[Supplied data]:
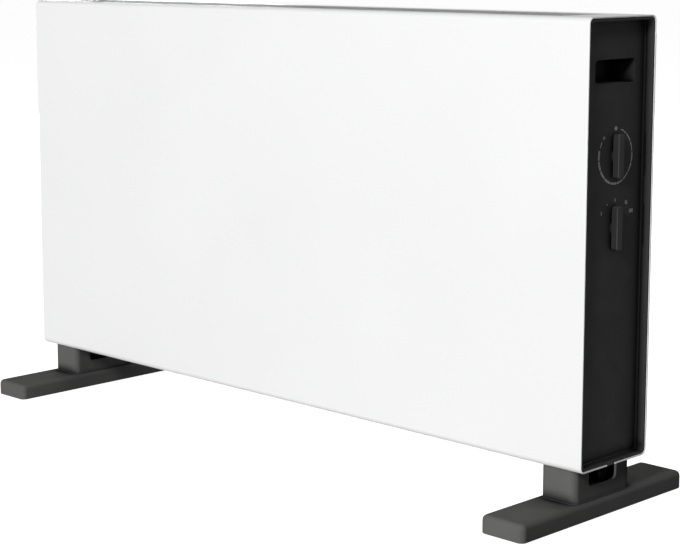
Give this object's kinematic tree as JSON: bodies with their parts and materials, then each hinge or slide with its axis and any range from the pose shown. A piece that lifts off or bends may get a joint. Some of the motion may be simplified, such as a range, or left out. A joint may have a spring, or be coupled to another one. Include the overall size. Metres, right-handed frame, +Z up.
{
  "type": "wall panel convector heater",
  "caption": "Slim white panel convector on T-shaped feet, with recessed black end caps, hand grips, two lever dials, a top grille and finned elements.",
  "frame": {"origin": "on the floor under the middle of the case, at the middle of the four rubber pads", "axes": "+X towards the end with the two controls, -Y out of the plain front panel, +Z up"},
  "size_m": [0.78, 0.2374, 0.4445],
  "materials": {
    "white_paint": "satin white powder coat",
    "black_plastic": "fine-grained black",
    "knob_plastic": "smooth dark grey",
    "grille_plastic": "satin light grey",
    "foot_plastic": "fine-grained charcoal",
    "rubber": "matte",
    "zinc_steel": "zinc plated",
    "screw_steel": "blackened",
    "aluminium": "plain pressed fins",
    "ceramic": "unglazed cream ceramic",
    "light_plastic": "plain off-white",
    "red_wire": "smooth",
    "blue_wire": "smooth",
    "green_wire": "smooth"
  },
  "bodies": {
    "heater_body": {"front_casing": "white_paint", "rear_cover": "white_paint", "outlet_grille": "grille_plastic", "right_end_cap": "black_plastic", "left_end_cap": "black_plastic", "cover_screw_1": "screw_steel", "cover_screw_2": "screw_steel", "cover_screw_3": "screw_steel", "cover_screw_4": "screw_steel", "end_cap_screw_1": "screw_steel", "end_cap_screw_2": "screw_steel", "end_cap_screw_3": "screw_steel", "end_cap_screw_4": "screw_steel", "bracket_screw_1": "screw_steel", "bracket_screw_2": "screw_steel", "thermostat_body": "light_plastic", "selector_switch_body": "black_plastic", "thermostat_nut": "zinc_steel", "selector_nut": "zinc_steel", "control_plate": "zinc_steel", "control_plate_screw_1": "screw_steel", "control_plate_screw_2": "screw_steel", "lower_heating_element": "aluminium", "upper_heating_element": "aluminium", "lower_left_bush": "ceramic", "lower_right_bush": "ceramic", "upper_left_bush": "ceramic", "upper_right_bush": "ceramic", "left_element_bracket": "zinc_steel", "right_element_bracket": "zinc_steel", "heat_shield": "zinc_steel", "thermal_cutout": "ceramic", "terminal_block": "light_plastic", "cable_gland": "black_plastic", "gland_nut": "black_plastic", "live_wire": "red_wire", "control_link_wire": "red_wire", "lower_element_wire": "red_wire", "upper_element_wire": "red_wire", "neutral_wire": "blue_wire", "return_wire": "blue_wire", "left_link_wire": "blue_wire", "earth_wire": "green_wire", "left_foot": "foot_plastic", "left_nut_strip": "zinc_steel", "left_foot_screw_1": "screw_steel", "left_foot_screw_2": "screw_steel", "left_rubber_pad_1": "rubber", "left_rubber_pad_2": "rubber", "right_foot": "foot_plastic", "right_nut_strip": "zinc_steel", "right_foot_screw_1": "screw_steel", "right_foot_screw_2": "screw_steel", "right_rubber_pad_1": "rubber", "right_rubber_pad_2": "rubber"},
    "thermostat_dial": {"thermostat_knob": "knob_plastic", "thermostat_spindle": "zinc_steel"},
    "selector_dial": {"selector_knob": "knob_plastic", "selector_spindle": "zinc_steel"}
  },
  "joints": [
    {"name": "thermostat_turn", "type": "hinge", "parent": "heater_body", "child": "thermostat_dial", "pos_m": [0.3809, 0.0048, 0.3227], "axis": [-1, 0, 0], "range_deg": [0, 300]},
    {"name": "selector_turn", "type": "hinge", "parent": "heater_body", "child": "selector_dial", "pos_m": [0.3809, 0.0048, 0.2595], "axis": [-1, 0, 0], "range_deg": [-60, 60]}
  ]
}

[Work to do]: Check each line of the data above for the word "bodies", then state how many lines have it. Give the number alone.

[Solved exercise]: 2